[Stored entries]
......
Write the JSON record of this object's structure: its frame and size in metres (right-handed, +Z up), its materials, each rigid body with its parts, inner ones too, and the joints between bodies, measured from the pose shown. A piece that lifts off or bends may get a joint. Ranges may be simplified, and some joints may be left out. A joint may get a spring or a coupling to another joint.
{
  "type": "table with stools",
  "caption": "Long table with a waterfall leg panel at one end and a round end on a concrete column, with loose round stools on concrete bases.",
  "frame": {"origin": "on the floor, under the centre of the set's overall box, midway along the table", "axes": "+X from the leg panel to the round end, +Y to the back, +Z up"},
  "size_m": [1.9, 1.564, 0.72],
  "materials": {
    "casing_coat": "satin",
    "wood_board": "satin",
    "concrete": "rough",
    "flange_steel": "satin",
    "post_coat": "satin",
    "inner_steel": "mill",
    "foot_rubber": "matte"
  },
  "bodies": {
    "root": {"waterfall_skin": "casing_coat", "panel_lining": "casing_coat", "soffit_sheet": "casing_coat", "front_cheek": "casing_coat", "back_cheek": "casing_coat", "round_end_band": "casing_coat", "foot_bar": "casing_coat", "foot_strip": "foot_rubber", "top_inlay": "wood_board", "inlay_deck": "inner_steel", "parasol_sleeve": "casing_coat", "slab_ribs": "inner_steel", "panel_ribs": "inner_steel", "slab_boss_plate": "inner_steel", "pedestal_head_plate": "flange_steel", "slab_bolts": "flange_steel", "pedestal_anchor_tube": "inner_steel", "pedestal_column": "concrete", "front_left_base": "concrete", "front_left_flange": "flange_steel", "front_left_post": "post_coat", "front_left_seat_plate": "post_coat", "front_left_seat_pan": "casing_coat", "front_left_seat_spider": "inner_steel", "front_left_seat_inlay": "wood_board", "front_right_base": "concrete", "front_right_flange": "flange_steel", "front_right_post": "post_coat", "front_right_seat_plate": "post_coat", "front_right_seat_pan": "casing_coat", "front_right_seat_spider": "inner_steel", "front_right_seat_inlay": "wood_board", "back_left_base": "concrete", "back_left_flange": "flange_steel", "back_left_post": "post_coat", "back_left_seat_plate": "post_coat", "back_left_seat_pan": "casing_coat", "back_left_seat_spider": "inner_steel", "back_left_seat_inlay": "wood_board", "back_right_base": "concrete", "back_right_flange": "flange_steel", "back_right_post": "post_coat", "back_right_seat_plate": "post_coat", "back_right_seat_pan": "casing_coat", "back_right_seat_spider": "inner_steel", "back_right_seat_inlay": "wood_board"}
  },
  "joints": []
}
......
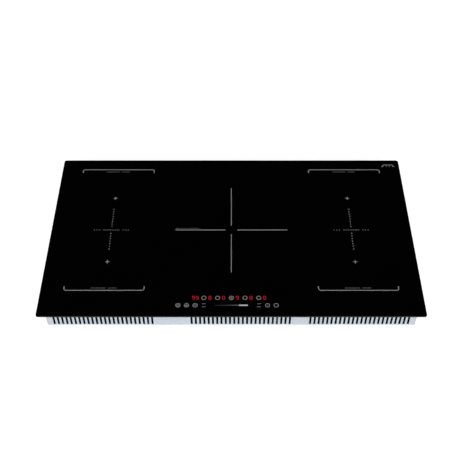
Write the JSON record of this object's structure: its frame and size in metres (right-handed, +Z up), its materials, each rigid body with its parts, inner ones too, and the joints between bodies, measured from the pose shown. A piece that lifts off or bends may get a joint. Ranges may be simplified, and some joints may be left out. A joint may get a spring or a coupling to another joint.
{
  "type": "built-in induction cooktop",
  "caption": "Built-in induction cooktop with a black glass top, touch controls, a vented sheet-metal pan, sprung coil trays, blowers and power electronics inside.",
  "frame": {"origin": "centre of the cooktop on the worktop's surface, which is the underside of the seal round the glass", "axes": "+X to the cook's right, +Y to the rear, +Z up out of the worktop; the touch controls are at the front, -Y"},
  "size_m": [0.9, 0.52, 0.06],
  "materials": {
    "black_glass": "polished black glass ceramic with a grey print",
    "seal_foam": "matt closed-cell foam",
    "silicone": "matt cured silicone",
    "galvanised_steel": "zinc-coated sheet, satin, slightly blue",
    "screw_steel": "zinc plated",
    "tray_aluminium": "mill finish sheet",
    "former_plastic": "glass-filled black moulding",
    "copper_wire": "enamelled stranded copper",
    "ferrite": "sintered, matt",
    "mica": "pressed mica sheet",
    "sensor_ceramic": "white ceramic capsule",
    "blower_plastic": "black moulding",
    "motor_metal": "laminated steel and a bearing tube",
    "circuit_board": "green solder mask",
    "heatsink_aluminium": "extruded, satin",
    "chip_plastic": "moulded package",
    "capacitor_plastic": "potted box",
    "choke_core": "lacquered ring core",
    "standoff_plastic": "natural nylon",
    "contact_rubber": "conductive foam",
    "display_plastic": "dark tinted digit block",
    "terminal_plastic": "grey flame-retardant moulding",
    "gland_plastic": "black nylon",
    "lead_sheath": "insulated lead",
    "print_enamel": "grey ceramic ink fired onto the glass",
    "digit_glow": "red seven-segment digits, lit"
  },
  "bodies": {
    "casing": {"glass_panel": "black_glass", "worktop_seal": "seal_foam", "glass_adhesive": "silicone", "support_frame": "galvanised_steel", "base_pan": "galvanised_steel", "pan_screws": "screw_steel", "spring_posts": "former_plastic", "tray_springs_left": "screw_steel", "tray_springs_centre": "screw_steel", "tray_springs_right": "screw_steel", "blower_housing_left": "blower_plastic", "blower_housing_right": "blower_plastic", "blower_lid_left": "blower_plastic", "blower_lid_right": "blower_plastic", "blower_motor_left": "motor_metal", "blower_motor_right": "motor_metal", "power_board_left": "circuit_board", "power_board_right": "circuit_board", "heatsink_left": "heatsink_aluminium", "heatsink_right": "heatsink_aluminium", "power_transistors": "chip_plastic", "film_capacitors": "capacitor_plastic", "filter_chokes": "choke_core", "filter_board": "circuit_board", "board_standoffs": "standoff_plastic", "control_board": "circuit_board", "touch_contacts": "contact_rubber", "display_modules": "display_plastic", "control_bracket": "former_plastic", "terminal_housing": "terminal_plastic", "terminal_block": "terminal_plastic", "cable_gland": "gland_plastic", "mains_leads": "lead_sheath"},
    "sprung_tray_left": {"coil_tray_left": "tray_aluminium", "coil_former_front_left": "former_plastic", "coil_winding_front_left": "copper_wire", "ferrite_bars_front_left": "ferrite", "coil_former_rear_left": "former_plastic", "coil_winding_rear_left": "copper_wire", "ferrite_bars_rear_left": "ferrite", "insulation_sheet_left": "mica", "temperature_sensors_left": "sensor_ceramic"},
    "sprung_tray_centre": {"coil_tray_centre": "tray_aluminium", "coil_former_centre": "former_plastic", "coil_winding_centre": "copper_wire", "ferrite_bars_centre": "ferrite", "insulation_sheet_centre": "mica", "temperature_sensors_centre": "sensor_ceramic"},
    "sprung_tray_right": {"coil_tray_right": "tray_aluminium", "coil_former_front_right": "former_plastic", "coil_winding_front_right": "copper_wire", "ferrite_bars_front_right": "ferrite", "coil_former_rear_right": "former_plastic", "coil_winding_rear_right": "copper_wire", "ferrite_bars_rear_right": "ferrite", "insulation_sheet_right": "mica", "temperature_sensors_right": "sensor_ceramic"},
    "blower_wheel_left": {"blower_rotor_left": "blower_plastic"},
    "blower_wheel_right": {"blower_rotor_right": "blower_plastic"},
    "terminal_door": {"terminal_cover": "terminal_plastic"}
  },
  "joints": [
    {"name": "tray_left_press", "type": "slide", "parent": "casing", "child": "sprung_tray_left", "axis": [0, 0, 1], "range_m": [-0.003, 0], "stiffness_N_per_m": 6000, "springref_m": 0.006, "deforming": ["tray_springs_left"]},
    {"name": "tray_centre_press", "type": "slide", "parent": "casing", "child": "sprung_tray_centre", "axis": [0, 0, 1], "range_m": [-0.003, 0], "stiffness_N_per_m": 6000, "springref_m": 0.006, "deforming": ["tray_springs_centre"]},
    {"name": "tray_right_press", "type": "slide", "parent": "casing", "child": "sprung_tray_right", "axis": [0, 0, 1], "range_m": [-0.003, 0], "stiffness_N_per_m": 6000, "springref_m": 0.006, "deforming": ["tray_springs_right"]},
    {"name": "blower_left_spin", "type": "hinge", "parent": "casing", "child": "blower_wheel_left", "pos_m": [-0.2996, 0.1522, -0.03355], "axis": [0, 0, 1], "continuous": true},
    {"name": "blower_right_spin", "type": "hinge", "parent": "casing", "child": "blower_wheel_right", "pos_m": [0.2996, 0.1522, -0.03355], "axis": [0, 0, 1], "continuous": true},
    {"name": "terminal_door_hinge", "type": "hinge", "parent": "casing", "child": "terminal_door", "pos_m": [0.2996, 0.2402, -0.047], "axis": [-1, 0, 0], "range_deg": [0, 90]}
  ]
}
......
**What this task involves**
From the entries above, return each line with the word "joints" in it.

**The reply**
Write the JSON record of this object's structure: its frame and size in metres (right-handed, +Z up), its materials, each rigid body with its parts, inner ones too, and the joints between bodies, measured from the pose shown. A piece that lifts off or bends may get a joint. Ranges may be simplified, and some joints may be left out. A joint may get a spring or a coupling to another joint.
  "joints": []
Write the JSON record of this object's structure: its frame and size in metres (right-handed, +Z up), its materials, each rigid body with its parts, inner ones too, and the joints between bodies, measured from the pose shown. A piece that lifts off or bends may get a joint. Ranges may be simplified, and some joints may be left out. A joint may get a spring or a coupling to another joint.
  "joints": [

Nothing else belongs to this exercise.